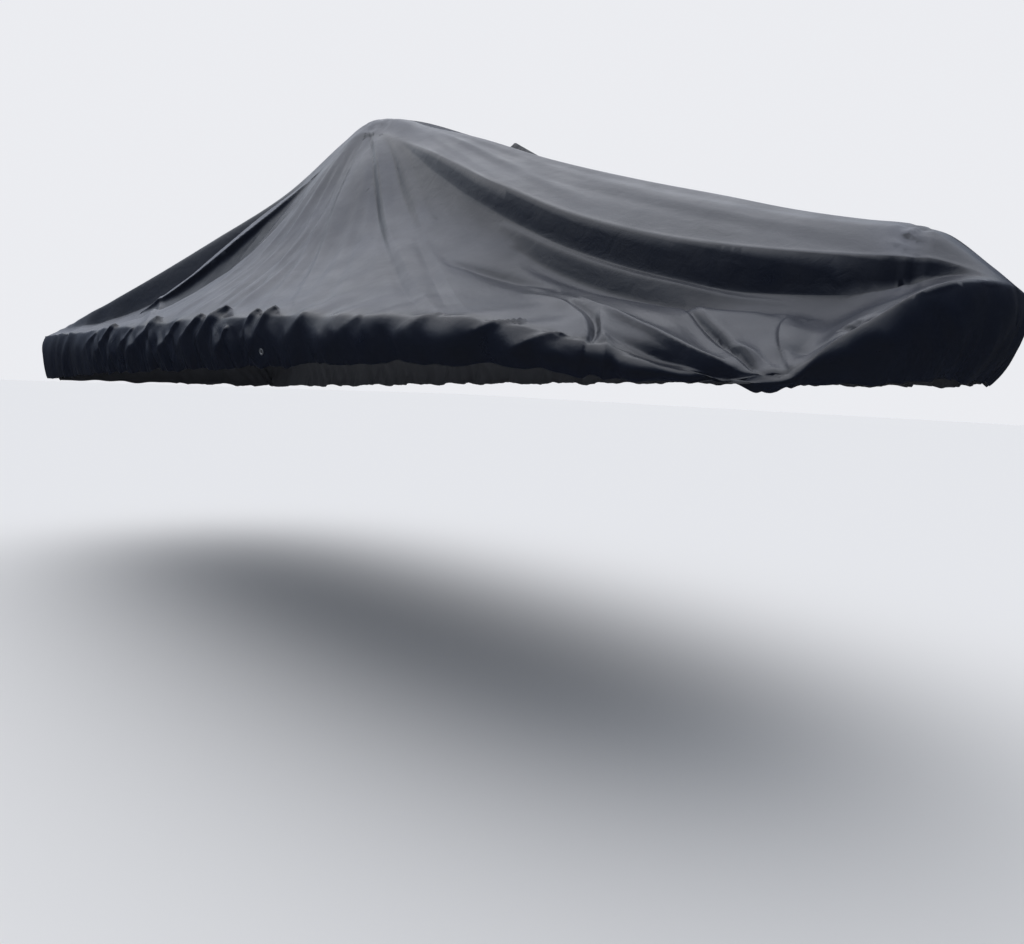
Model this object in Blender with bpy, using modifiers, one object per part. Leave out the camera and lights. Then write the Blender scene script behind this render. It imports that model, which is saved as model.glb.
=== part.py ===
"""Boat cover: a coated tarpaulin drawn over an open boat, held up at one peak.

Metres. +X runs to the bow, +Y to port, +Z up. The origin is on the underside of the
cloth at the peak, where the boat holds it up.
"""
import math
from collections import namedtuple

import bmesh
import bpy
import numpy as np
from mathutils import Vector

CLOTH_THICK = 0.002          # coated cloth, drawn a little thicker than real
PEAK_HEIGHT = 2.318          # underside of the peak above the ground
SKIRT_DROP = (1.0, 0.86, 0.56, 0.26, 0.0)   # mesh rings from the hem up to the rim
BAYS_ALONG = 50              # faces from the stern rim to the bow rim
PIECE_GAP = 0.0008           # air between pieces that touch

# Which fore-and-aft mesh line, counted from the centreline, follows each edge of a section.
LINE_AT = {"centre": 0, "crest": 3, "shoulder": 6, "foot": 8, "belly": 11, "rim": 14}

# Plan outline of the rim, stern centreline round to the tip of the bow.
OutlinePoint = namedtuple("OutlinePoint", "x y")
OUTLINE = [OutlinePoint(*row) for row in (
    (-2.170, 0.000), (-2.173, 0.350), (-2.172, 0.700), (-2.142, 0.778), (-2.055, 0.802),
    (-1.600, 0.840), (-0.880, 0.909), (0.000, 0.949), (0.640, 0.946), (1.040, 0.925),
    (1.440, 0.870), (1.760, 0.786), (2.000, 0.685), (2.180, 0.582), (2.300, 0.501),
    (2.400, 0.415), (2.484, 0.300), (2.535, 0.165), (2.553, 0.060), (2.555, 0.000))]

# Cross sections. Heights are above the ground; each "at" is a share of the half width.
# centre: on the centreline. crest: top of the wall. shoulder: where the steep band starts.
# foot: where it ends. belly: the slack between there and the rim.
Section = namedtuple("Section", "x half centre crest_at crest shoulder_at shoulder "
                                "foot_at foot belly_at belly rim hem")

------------

**Set task**
Read through the lines above and collect those that contain the string "part".

**Full response**
Model this object in Blender with bpy, using modifiers, one object per part. Leave out the camera and lights. Then write the Blender scene script behind this render. It imports that model, which is saved as model.glb.
=== part.py ===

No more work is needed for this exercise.